In other words, the kid was damn right.

* Except for North South paths and along Equator paths.

The Mercator projection is perfectly suited to its intended use --- maintaining angles for navigation.

That it was pushed into other usages was a function of cold war politics (makes Russia seem larger/more intimidating) and needs to be considered in that context.

Arguably, every classroom (and home with children) should have a globe.

> Arguably, every classroom (and home with children) should have a globe

Or even better is to build one. It is a lot of fun.

It is very instructive to understand why you need to shape the gores that you cut out of flat paper to stick them to the sphere. The boundaries of the gores need to curve so that there are no creases or no bits and pieces sticking out. Even then it is not going to be an exact fit on the globe, unless the flat material has some give.

One needs some interrupted equi-areal projection.

Interrupted sinusoidal is the one commonly used

https://www.jasondavies.com/maps/interrupted-sinusoidal/ (from the same site). Imagine running zipper fastners along the tears/boundaries. When one zips up one almost forms an exact sphere.

https://en.wikipedia.org/wiki/Sinusoidal_projection

The Mercator hate is a remnant of the turn of the decade. The unprivileged "global south" is smaller than Greenland!!

Except that Google Maps (yes maps, not Google Earth) has shown a globe for a decade now.

And, of course, pupils do have access to a globe. But somehow, people always frame it as an unfulfilled necessity that perpetuates "global power imbalances" or stuff like that.

> That it was pushed into other usages was a function of cold war politics (makes Russia seem larger/more intimidating) and needs to be considered in that context.

Is this actually true, or was it just done "on autopilot" because before universal public education most people using maps of the entire world were navigators for whom Mercator made the most sense?

I don't know, I just hear a lot of conspiracy theories about the dominance of Mercator. If it's not Cold War politics then it's "white supremacists trying to make North America/Europe larger and Africa smaller", and I think laziness and just going with what worked in the past is a more likely explanation.

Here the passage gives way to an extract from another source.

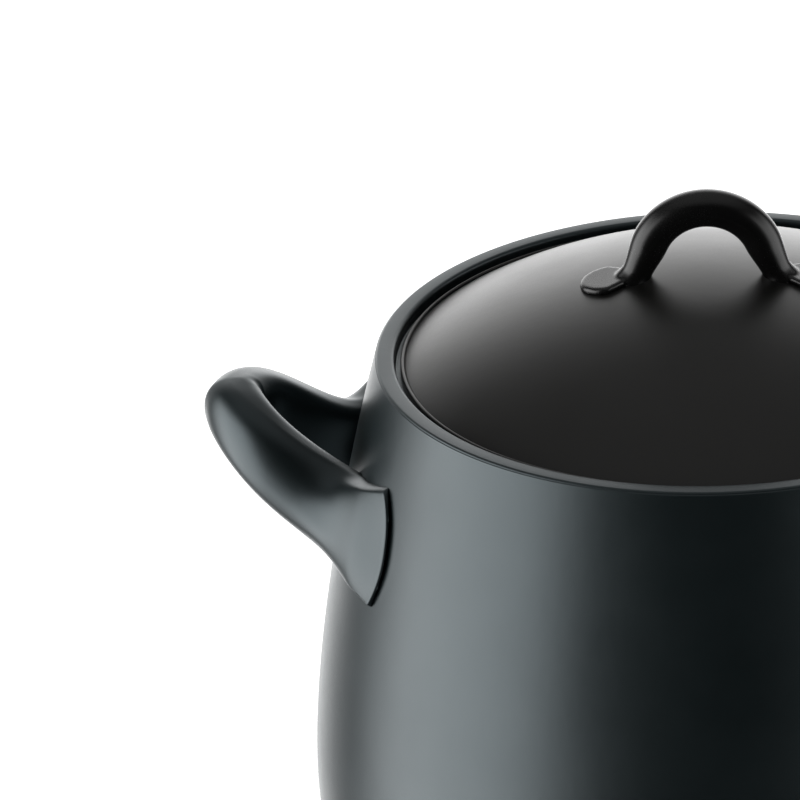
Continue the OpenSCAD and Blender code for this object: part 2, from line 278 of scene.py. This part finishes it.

Google Maps is the modern globe.
I'm not really seeing the connection to projections here?
I reckon that OP did the work and that the map is correct. The CA/NV border seems weird. Under Mercator, you're insisting that the angles are correct in the projection. It just looks a little strange - with all those straight lines that you'd expect to see on a plane, but not on a sphere. The conservation of angles threw me off.